The place was pretty dead. Not only was it a Monday, but, full disclosure, Bube’s recently closed down due to a cockroach problem. Hannah and I debated it, but we decided to go because a. it’s in a cave so bugs shouldn’t be a shocker and b. they had just passed inspection. This actually worked in our favor.

The Catacombs are several stories beneath street level, where the brewery used to be located. It has a pretty great history, and we asked if we could get a tour. Typically, this is reserved only for those with reservations to eat in the Catacombs, which has a more expensive, fine dining menu. But Clint (seriously, he was the best!) got Richard, the in-house tour guide, to take us down since they were so slow. Side note: don’t ask them to do this if it’s a busy night. They won’t.




We winded our way down the wobbly steps and got a full tour of the area, which is about 50 feet below street level. Down there, Richard told us about rumors of the place being used as a stop on the Underground Railroad, since it’s equipped with several tunnels that lead to nearby houses, and it’s use as a speak-easy during Prohibition. It was fascinating.

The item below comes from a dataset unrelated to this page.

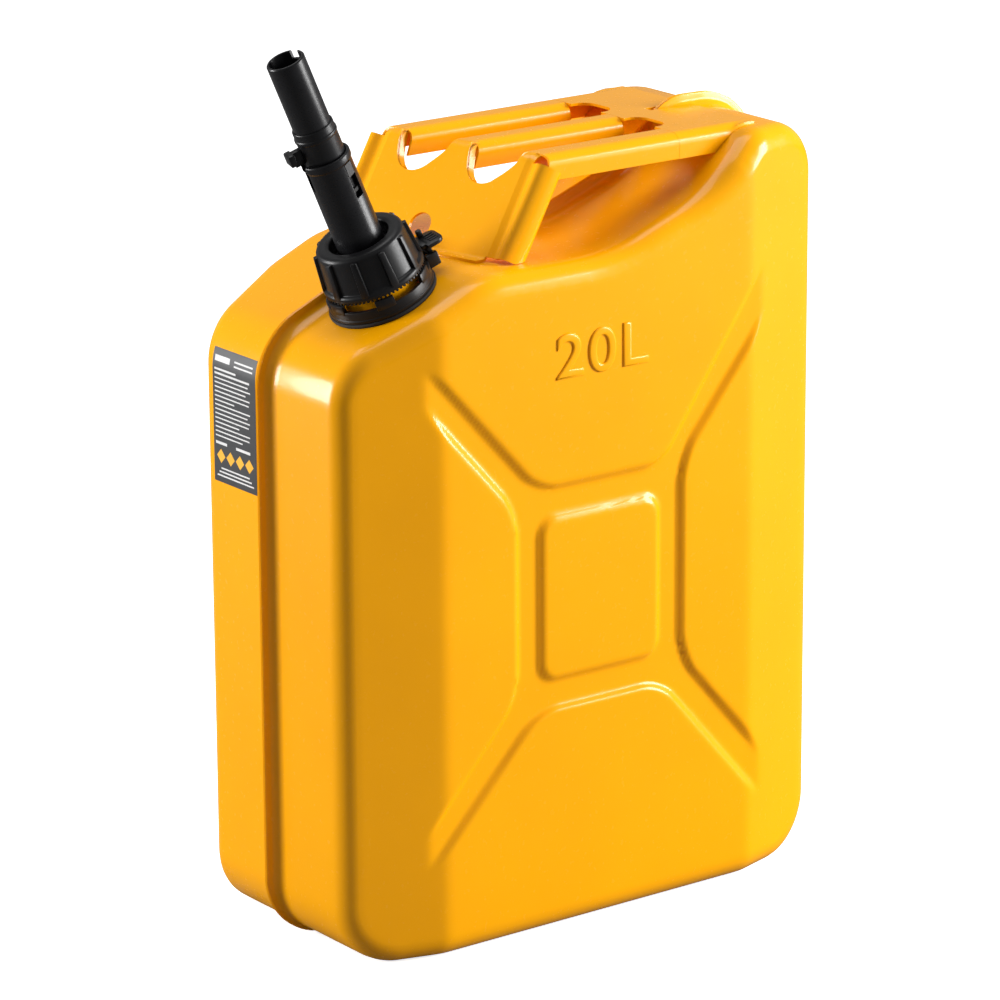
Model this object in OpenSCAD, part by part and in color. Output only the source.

Oh yeah, another fun thing about Bube’s? Their events! After the tour, Richard and some other staff members told us about Bube’s numerous parties, murder mystery dinners and feasts they host throughout the year, which all end up giving you dinner and a show. It’s also, apparently, one of the best places in PA to celebrate Halloween… and not just because it’s super haunted (Ghost Hunters even filmed an episode there).

I can’t recommend it enough. It’s one of the weirdest, coolest places I’ve gotten dinner in a long time. It’s creepy, everyone’s a character and there’s even a possibility that Casper will join you for your meal.

With October just around the corner, who’s up for some dinner?